Essa é a estratégia. Acontece que o sistema é tão desestabilizador que gera movimentos e protestos não só nas populações que são prejudicadas, mas também nas elites. Vemos o primeiro mandatário dizer que o mundo enlouqueceu ou - hoje nos jornais - que nos estão asfixiando. Há preocupação das próprias elites dos países periféricos com a instabilidade do sistema internacional, tanto do ponto de vista econômico, quanto social, militar e político, sem contar o reaparecimento dos partidos nazistas e de extrema direita nos países europeus, a violência, a criminalidade que se expande, usando até os meios mais modernos como a Internet, sem contar a degradação do meio ambiente, principalmente nos países da periferia.
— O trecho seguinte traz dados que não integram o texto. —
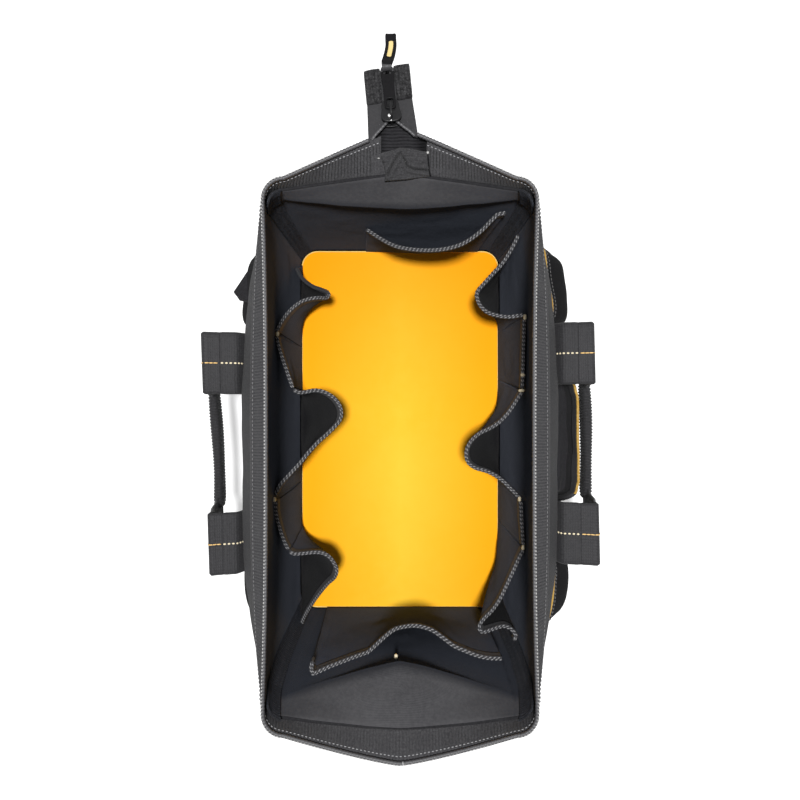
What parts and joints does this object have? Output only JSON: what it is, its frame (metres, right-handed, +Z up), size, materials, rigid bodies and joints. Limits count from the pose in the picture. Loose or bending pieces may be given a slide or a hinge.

Essas são algumas reflexões sobre nova desordem. Naturalmente, essa estratégia para os países da América do Sul corresponde à desconstrução da soberania. Ou seja, os países não podem ter política econômica, só podem ter a política da desregulamentação, da abertura, livre movimentação de capitais, total liberdade para os capitais estrangeiros. Os países não podem ter armas. Portanto, também não podem ter uma parte importante da soberania e, naturalmente, por causa da própria fragilidade do seu Estado, não têm soberania para se manterem de forma adequada no cenário internacional. Então, esse é um processo de reconstrução do sistema colonial. Vemos alguns países independentes que hoje são administrados por equipes do FMI na prática, ou que seguem aquela política, o que dá na mesma coisa. Apenas o administrador é nacional. A política é estrangeira, vem de fora. O administrador até parece ser nacional. Ele fala sem sotaque a língua do país. Alguns têm sotaques ou hesitações típicas de idiomas estrangeiros, apesar de aparentemente terem nacionalidade brasileira.
Então, esse é o sistema de volta ao passado. Estamos vivendo um momento em que as organizações da sociedade e os movimentos sociais rebelam-se e tomam a iniciativa de promover encontros como este. Quero parabenizar os organizadores e todos os presentes e agradecer à Assembléia Legislativa pela disposição de lutar pela soberania do País. Muito obrigado a todos.